Fans welcome Leeds as controversial Myanmar tour nears end

Leeds goalkeeper Andy Lonergan gives the thumbs up to fans as the team arrive for a friendly against Myanmar in Mandalay
AFP

Mandalay (Myanmar) (AFP) – Football fans in Myanmar welcomed Leeds United to the second-biggest city on Friday, lauding the club for competing in the country while it faces global criticism over the treatment of the Rohingya minority. 

The English Championship football side are wrapping up a four-day tour of friendly matches with a final game against Myanmar’s national team that kicked off on a hot evening in Mandalay.

The Leeds trip comes at a time when Myanmar stands accused of driving out some 700,000 Rohingya Muslims in a campaign the UN and US have called ethnic cleansing.

Myanmar rejects the allegations and says it was defending itself against deadly militant attacks on police posts in August.

Leeds’ Italian tycoon owner Andrea Radrizzani has been unapologetic about the end-of-season visit, arguing that “we’re not politicians”.

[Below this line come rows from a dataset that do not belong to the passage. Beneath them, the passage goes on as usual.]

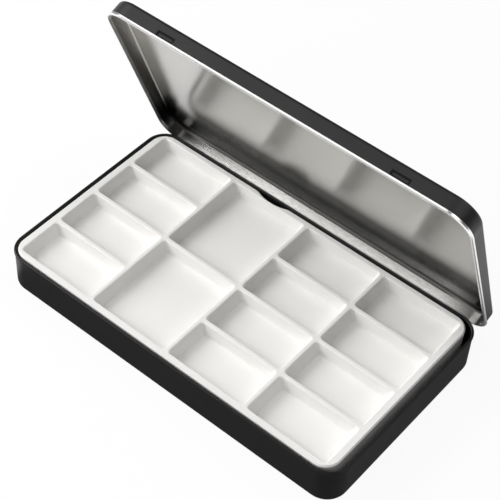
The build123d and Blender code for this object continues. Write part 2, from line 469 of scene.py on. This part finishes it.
def lamp(name, size, power, spot, aim=(0.0, 0.0, 0.0)):
    """A soft rectangular lamp at a spot, turned to an aim."""
    data = bpy.data.lights.new(name, "AREA")
    data.shape = "RECTANGLE"
    data.size = size[0]
    data.size_y = size[1]
    data.energy = power
    made = bpy.data.objects.new(name, data)
    bpy.context.scene.collection.objects.link(made)
    made.location = spot
    made.rotation_euler = (Vector(aim) - Vector(spot)).to_track_quat("-Z", "Y").to_euler()


lamp("key_lamp", size=(0.9, 0.9), power=20.5, spot=(-1.16, -0.48, 0.83))
lamp("front_lamp", size=(0.9, 0.75), power=5.5, spot=(0.08, -1.28, 1.02))
lamp("top_lamp", size=(1.0, 0.7), power=2.6, spot=(-0.50, -0.22, 1.1), aim=(-0.50, -0.22, 0.0))
lamp("back_lamp", size=(1.0, 0.9), power=5.0, spot=(0.50, 0.42, 1.1))


# Camera
# It stands in front of the tin, to its right, and looks down on it. Its lens, place and slight roll are
# those that bring the tin's straight edges where the photograph has them.

azimuth = math.radians(37.156)
elevation = math.radians(48.268)
roll = math.radians(3.561)
aim = Vector((-0.01955, 0.03159, 0.010))
distance = 0.7974
focal_pixels = 1542.8
picture_pixels = 500.0

camera_data = bpy.data.cameras.new("camera")
camera_data.sensor_width = 36.0
camera_data.lens = focal_pixels / picture_pixels * camera_data.sensor_width
camera = bpy.data.objects.new("camera", camera_data)
bpy.context.scene.collection.objects.link(camera)
outward = Vector((
    math.sin(azimuth) * math.cos(elevation), -math.cos(azimuth) * math.cos(elevation), math.sin(elevation)
))
level_right = (-outward).cross(Vector((0.0, 0.0, 1.0))).normalized()
level_up = level_right.cross(-outward)
right = level_right * math.cos(roll) + level_up * math.sin(roll)
above = level_up * math.cos(roll) - level_right * math.sin(roll)
turned = Matrix((right, above, outward)).transposed().to_4x4()
camera.matrix_world = Matrix.Translation(aim + outward * distance) @ turned
camera_data.clip_start = 0.05
camera_data.clip_end = 20.0
bpy.context.scene.camera = camera
bpy.context.scene.view_settings.view_transform = "Standard"
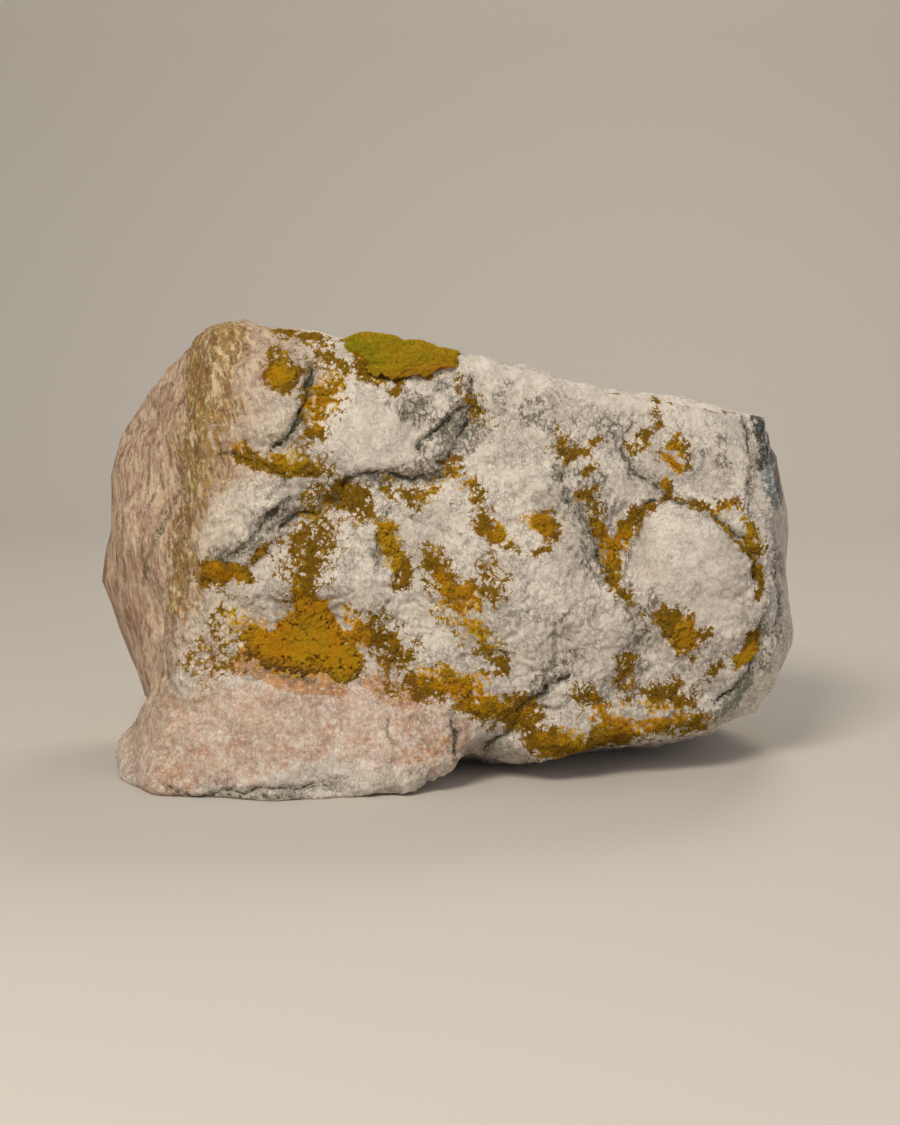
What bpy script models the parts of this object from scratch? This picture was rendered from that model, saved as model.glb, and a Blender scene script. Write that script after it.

Fans who attended the match at the Mandalar Thiri stadium in Mandalay agreed.

“Leeds is a famous team and we feel proud as they are playing here now,” said Nyi Soe, a 22-year-old fan from Mandalay who praised the footballers for coming.

“We heard about it (the criticism) but they came here as they respected football and we respect them,” he said.

Leeds lost their first friendly 2-1 in Yangon on Wednesday against an All-Star team.

The controversy over the decision to play in Myanmar occurred mostly outside the country, generating little to no opposition inside its borders, where the Rohingya are seen as outsiders from Bangladesh.

Zaw Min Htike, a spokesman for the Myanmar Football Federation, thanked the fans for “bringing peace and lovely cheers” to the matches.

“It shows Myanmar football fans love the sports, not giving any account to any political tension. This is very graceful for our image of football.”

The sentiment was not limited to local fans.

“As football fans we care about watching football and if it brings a little happiness to some of the local people then so be it,” said Leeds supporter Roy Schofield, 67. “It’s the government and the United Nations that need to sort out the political situation.”

This is not the first time sports and politics have clashed in Myanmar over the Rohingya crisis.

In January, Bangladeshi golfer Siddikur Rahman pulled out of the Myanmar Open, citing his support for refugees who fled mainly Buddhist Myanmar.